Friedrich Hegel : « Le trésor de raison consciente d'elle-même qui nous appartient, qui appartient à l'époque contemporaine, ne s'est pas produit de manière immédiate, n'est pas sorti du sol du temps présent, mais pour lui c'est essentiellement un héritage, plus précisément le résultat du travail et, à vrai dire, du travail de toutes les générations antérieures du genre humain. De même que les arts de la vie extérieure, la quantité de moyens et procédés habiles, les dispositions et les habitudes de la vie sociale et politique sont un résultat de la réflexion, de l'invention, des besoins, de la nécessité et du malheur, de la volonté et de la réalisation de l'histoire qui précède notre époque, de même ce que nous sommes en fait de sciences et plus particulièrement de philosophie nous le devons à la tradition qui enlace tout ce qui est passager et qui est par suite passé, pareille à une chaîne sacrée, (...) et qui nous a conservé et transmis tout ce qu'a créé le temps passé. Or, cette tradition n'est pas seulement une ménagère qui se contente de garder fidèlement ce qu'elle a reçu et le transmet sans changement aux successeurs ; elle n'est pas une immobile statue de pierre, mais elle est vivante et grossit comme un fleuve puissant qui s'amplifie à mesure qu'il s'éloigne de sa source. » (Phénoménologie de l’esprit)
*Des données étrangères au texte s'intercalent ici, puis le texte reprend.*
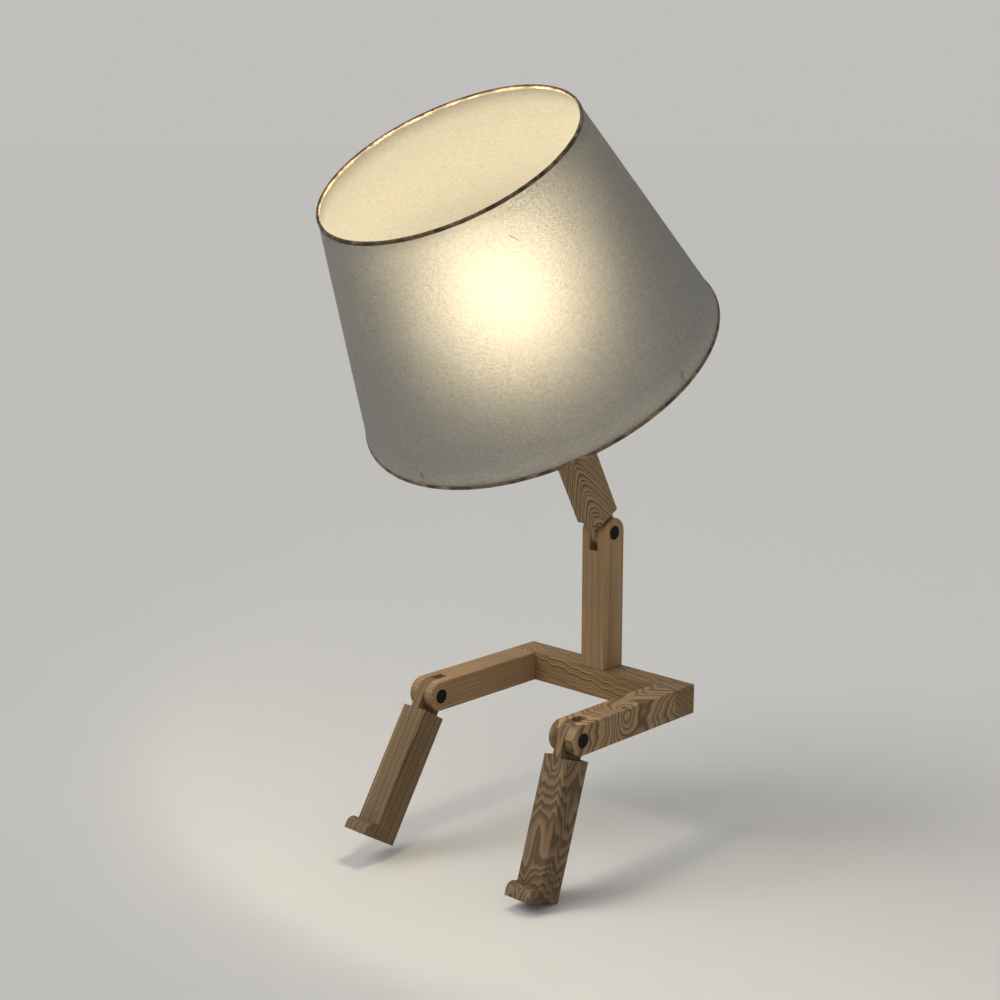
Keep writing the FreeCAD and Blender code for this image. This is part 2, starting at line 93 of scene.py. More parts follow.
def add(tree, kind, inputs=None, **settings):
    """A new node with its settings, and its inputs linked or set, by name or by number."""
    made = tree.nodes.new(kind)
    for key, value in settings.items():
        setattr(made, key, value)
    for key, value in (inputs or {}).items():
        if isinstance(value, bpy.types.NodeSocket):
            tree.links.new(value, made.inputs[key])
        else:
            made.inputs[key].default_value = value
    return made


def sum_of(tree, operation, *values):
    inputs = {number: value for number, value in enumerate(values)}
    return add(tree, "ShaderNodeMath", inputs, operation=operation).outputs[0]


def finish_material(tree, shader):
    add(tree, "ShaderNodeOutputMaterial", {"Surface": shader})


def new_object(name, mesh, *materials):
    made = bpy.data.objects.new(name, mesh)
    scene.collection.objects.link(made)
    for material in materials:
        made.data.materials.append(material)
    return made


floor_tone = (0.62, 0.61, 0.59, 1.0)
floor_reach = 40.0
floor_drop = 0.0002
floor_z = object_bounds()[0].z - floor_drop
floor_mesh = bpy.data.meshes.new("floor")
floor_signs = ((-1, -1), (1, -1), (1, 1), (-1, 1))
floor_corners = [(x * floor_reach, y * floor_reach, floor_z) for x, y in floor_signs]
floor_mesh.from_pydata(floor_corners, [], [(0, 1, 2, 3)])
floor_material, tree = new_material("pale floor")
finish_material(tree, add(tree, "ShaderNodeBsdfPrincipled", {
    "Base Color": floor_tone, "Roughness": 0.9, "Specular IOR Level": 0.2}).outputs[0])
new_object("floor", floor_mesh, floor_material)

surround_level = 0.5
surround_tone = (0.53, 0.52, 0.50, 1.0)
world = bpy.data.worlds.new("surround")
scene.world = world
world.use_nodes = True
tree = world.node_tree
tree.nodes.clear()
seen = add(tree, "ShaderNodeLightPath").outputs
shown = sum_of(tree, "MAXIMUM", seen["Is Camera Ray"], seen["Is Transmission Ray"])
shown = sum_of(tree, "MAXIMUM", shown, seen["Is Glossy Ray"])
lit = add(tree, "ShaderNodeBackground", {"Color": (1.0, 1.0, 1.0, 1.0), "Strength": surround_level})
backdrop = add(tree, "ShaderNodeBackground", {"Color": surround_tone, "Strength": 1.0})
both = add(tree, "ShaderNodeMixShader", {0: shown, 1: lit.outputs[0], 2: backdrop.outputs[0]})
add(tree, "ShaderNodeOutputWorld", {"Surface": both.outputs[0]})

key_energy = 1.4
key_softness = math.radians(38.0)
key_aim = Vector((0.50, 0.72, -1.0))
key_data = bpy.data.lights.new("key lamp", "SUN")
key_data.energy = key_energy
key_data.angle = key_softness
key_lamp = bpy.data.objects.new("key lamp", key_data)
key_lamp.rotation_mode = "QUATERNION"
key_lamp.rotation_quaternion = key_aim.to_track_quat("-Z", "Y")
scene.collection.objects.link(key_lamp)


# Ash bars
# Every bar is planed ash with an oiled, nearly matt face. The growth rings run through the wood, so that
# they meet round the arrises and show as arcs on the end grain. Each bar is cut from another board.
def vector_of(tree, operation, first, second):
    return add(tree, "ShaderNodeVectorMath", {0: first, 1: second}, operation=operation).outputs[0]


def scaled(tree, colour, factor):
    return add(tree, "ShaderNodeVectorMath", {0: colour, "Scale": factor}, operation="SCALE").outputs[0]


def axis_of(tree, vector, axis):
    return add(tree, "ShaderNodeSeparateXYZ", {0: vector}).outputs[axis]


def ranged(tree, value, low, high, to_low=0.0, to_high=1.0, **settings):
    """A value taken from one span to another, and held at its ends."""
    return add(tree, "ShaderNodeMapRange", {"Value": value, "From Min": low, "From Max": high,
                                            "To Min": to_low, "To Max": to_high}, **settings).outputs[0]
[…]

e) La raison « communicationnelle » des philosophes-sociologues
L’époque contemporaine fait droit à une forme de rationalité qui, sans être nouvelle, n’avait jamais été exploitée à sa juste valeur : certains la nomment « raison dialogique » (Francis Jacques), d’autres « raison communicationnelle » (Jürgen Habermas, sociologue et philosophe allemand), etc. Dans tous les cas on conteste un usage globalement dogmatique de la raison, dans toute la tradition philosophique, un usage qualifié de « monologique » quasi-délirant. Monologique, car fondé sur une surestimation de la conscience individuelle, de la réflexion personnelle et du style philosophique spéculatif qui en découle, au détriment de la discussion et de la recherche systématique du consensus - ce qui devrait être, notamment pour Habermas, la finalité principale de toute réflexion rationnelle et de tout « agir communicationnel » comme il le dit. L’usage de la raison est nécessairement social et interactif. Habermas défend l'idée d'une "raison communicationnelle" qu'il oppose à la raison purement "instrumentale". La première vise d'abord l’intercompréhension entre les humains, notamment par le dialogue, tandis que la seconde vise la maîtrise des objets. Ce qu’il appelle l’« agir communicationnel » est un processus rationnel prenant trois formes : la vérité objective, la justesse normative (la justice), la sincérité subjective. Ce sont les trois ingrédients nécessaires d’une « éthique de la discussion » qui, comme il se doit, ne sépare jamais la rationalité de la pratique du langage.